Goal ▸
Give all of the lines again exactly as they read.

Raw data ▸
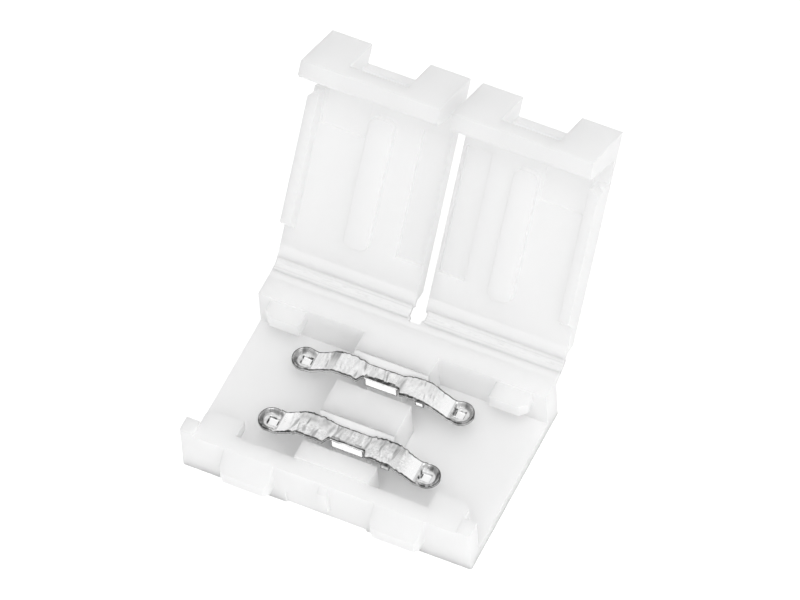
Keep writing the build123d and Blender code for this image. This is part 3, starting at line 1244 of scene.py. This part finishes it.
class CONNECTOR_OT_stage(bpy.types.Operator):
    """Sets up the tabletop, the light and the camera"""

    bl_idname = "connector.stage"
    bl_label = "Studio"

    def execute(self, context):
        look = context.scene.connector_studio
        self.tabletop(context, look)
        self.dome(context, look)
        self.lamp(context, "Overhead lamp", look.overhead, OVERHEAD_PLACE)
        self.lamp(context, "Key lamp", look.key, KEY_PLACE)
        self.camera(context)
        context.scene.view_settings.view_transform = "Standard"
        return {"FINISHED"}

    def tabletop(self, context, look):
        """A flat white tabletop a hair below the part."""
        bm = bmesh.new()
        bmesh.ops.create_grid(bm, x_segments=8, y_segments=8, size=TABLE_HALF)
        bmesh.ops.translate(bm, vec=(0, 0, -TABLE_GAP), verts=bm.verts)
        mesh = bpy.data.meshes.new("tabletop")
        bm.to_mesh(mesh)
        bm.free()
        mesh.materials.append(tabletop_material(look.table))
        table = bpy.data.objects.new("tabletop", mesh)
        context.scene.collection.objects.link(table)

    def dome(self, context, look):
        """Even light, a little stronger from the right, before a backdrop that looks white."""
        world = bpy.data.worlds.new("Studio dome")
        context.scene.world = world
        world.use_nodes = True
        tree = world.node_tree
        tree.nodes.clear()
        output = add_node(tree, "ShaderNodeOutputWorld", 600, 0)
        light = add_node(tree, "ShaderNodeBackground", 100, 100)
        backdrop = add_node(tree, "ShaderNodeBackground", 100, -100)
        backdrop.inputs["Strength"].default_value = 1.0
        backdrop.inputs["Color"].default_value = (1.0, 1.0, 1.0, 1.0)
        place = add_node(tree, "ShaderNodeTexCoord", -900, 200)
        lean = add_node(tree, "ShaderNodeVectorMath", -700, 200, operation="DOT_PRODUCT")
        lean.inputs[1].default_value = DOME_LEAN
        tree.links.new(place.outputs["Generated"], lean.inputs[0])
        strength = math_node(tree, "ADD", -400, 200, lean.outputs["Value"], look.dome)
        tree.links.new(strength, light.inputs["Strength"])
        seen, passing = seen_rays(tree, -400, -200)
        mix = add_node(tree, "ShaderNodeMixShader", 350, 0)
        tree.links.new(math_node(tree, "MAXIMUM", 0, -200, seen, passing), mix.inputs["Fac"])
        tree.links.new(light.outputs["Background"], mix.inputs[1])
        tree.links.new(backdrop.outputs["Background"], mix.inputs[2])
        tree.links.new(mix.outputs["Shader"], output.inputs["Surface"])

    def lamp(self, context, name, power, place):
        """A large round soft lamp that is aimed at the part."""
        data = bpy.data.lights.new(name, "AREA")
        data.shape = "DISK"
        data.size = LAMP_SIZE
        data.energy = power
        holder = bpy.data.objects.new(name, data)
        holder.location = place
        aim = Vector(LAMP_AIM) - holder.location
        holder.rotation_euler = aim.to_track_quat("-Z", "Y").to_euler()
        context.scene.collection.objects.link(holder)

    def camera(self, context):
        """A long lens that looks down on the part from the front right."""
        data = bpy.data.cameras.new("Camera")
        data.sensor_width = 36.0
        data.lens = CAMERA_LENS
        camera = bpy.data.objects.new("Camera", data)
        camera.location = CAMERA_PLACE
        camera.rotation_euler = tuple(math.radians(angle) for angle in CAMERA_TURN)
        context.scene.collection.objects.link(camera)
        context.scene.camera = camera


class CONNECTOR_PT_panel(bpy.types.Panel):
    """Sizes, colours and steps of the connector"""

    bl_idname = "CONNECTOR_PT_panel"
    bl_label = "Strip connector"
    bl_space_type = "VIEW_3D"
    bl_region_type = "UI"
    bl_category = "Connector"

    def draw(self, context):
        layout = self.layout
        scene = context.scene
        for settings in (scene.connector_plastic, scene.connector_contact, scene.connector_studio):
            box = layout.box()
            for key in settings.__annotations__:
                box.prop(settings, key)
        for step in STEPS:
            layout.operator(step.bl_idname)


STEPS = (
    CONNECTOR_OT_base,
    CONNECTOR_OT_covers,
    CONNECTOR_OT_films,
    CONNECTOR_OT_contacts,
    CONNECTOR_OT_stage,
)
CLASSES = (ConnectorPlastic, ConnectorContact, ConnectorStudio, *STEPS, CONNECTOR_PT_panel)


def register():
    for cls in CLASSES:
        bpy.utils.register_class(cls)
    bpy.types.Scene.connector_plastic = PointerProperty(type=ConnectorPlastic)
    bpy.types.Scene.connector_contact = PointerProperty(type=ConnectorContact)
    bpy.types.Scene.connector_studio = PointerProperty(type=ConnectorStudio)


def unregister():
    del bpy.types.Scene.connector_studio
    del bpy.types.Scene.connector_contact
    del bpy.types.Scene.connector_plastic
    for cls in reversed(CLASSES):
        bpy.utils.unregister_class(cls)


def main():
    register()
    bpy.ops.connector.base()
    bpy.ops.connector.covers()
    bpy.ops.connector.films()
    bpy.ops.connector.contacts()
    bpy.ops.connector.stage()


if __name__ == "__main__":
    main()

Response to this exercise ▸
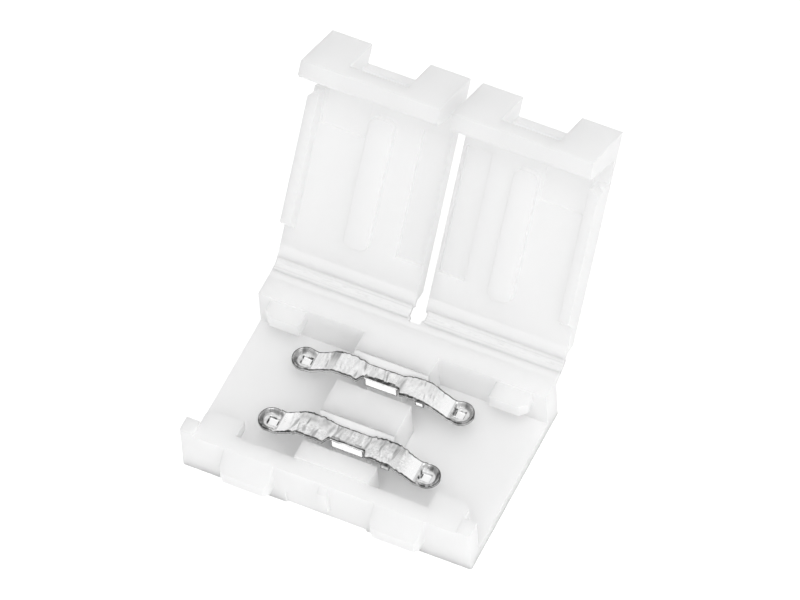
Keep writing the build123d and Blender code for this image. This is part 3, starting at line 1244 of scene.py. This part finishes it.
class CONNECTOR_OT_stage(bpy.types.Operator):
    """Sets up the tabletop, the light and the camera"""

    bl_idname = "connector.stage"
    bl_label = "Studio"

    def execute(self, context):
        look = context.scene.connector_studio
        self.tabletop(context, look)
        self.dome(context, look)
        self.lamp(context, "Overhead lamp", look.overhead, OVERHEAD_PLACE)
        self.lamp(context, "Key lamp", look.key, KEY_PLACE)
        self.camera(context)
        context.scene.view_settings.view_transform = "Standard"
        return {"FINISHED"}

    def tabletop(self, context, look):
        """A flat white tabletop a hair below the part."""
        bm = bmesh.new()
        bmesh.ops.create_grid(bm, x_segments=8, y_segments=8, size=TABLE_HALF)
        bmesh.ops.translate(bm, vec=(0, 0, -TABLE_GAP), verts=bm.verts)
        mesh = bpy.data.meshes.new("tabletop")
        bm.to_mesh(mesh)
        bm.free()
        mesh.materials.append(tabletop_material(look.table))
        table = bpy.data.objects.new("tabletop", mesh)
        context.scene.collection.objects.link(table)

    def dome(self, context, look):
        """Even light, a little stronger from the right, before a backdrop that looks white."""
        world = bpy.data.worlds.new("Studio dome")
        context.scene.world = world
        world.use_nodes = True
        tree = world.node_tree
        tree.nodes.clear()
        output = add_node(tree, "ShaderNodeOutputWorld", 600, 0)
        light = add_node(tree, "ShaderNodeBackground", 100, 100)
        backdrop = add_node(tree, "ShaderNodeBackground", 100, -100)
        backdrop.inputs["Strength"].default_value = 1.0
        backdrop.inputs["Color"].default_value = (1.0, 1.0, 1.0, 1.0)
        place = add_node(tree, "ShaderNodeTexCoord", -900, 200)
        lean = add_node(tree, "ShaderNodeVectorMath", -700, 200, operation="DOT_PRODUCT")
        lean.inputs[1].default_value = DOME_LEAN
        tree.links.new(place.outputs["Generated"], lean.inputs[0])
        strength = math_node(tree, "ADD", -400, 200, lean.outputs["Value"], look.dome)
        tree.links.new(strength, light.inputs["Strength"])
        seen, passing = seen_rays(tree, -400, -200)
        mix = add_node(tree, "ShaderNodeMixShader", 350, 0)
        tree.links.new(math_node(tree, "MAXIMUM", 0, -200, seen, passing), mix.inputs["Fac"])
        tree.links.new(light.outputs["Background"], mix.inputs[1])
        tree.links.new(backdrop.outputs["Background"], mix.inputs[2])
        tree.links.new(mix.outputs["Shader"], output.inputs["Surface"])

    def lamp(self, context, name, power, place):
        """A large round soft lamp that is aimed at the part."""
        data = bpy.data.lights.new(name, "AREA")
        data.shape = "DISK"
        data.size = LAMP_SIZE
        data.energy = power
        holder = bpy.data.objects.new(name, data)
        holder.location = place
        aim = Vector(LAMP_AIM) - holder.location
        holder.rotation_euler = aim.to_track_quat("-Z", "Y").to_euler()
        context.scene.collection.objects.link(holder)

    def camera(self, context):
        """A long lens that looks down on the part from the front right."""
        data = bpy.data.cameras.new("Camera")
        data.sensor_width = 36.0
        data.lens = CAMERA_LENS
        camera = bpy.data.objects.new("Camera", data)
        camera.location = CAMERA_PLACE
        camera.rotation_euler = tuple(math.radians(angle) for angle in CAMERA_TURN)
        context.scene.collection.objects.link(camera)
        context.scene.camera = camera


class CONNECTOR_PT_panel(bpy.types.Panel):
    """Sizes, colours and steps of the connector"""

    bl_idname = "CONNECTOR_PT_panel"
    bl_label = "Strip connector"
    bl_space_type = "VIEW_3D"
    bl_region_type = "UI"
    bl_category = "Connector"

    def draw(self, context):
        layout = self.layout
        scene = context.scene
        for settings in (scene.connector_plastic, scene.connector_contact, scene.connector_studio):
            box = layout.box()
            for key in settings.__annotations__:
                box.prop(settings, key)
        for step in STEPS:
            layout.operator(step.bl_idname)


STEPS = (
    CONNECTOR_OT_base,
    CONNECTOR_OT_covers,
    CONNECTOR_OT_films,
    CONNECTOR_OT_contacts,
    CONNECTOR_OT_stage,
)
CLASSES = (ConnectorPlastic, ConnectorContact, ConnectorStudio, *STEPS, CONNECTOR_PT_panel)


def register():
    for cls in CLASSES:
        bpy.utils.register_class(cls)
    bpy.types.Scene.connector_plastic = PointerProperty(type=ConnectorPlastic)
    bpy.types.Scene.connector_contact = PointerProperty(type=ConnectorContact)
    bpy.types.Scene.connector_studio = PointerProperty(type=ConnectorStudio)


def unregister():
    del bpy.types.Scene.connector_studio
    del bpy.types.Scene.connector_contact
    del bpy.types.Scene.connector_plastic
    for cls in reversed(CLASSES):
        bpy.utils.unregister_class(cls)


def main():
    register()
    bpy.ops.connector.base()
    bpy.ops.connector.covers()
    bpy.ops.connector.films()
    bpy.ops.connector.contacts()
    bpy.ops.connector.stage()


if __name__ == "__main__":
    main()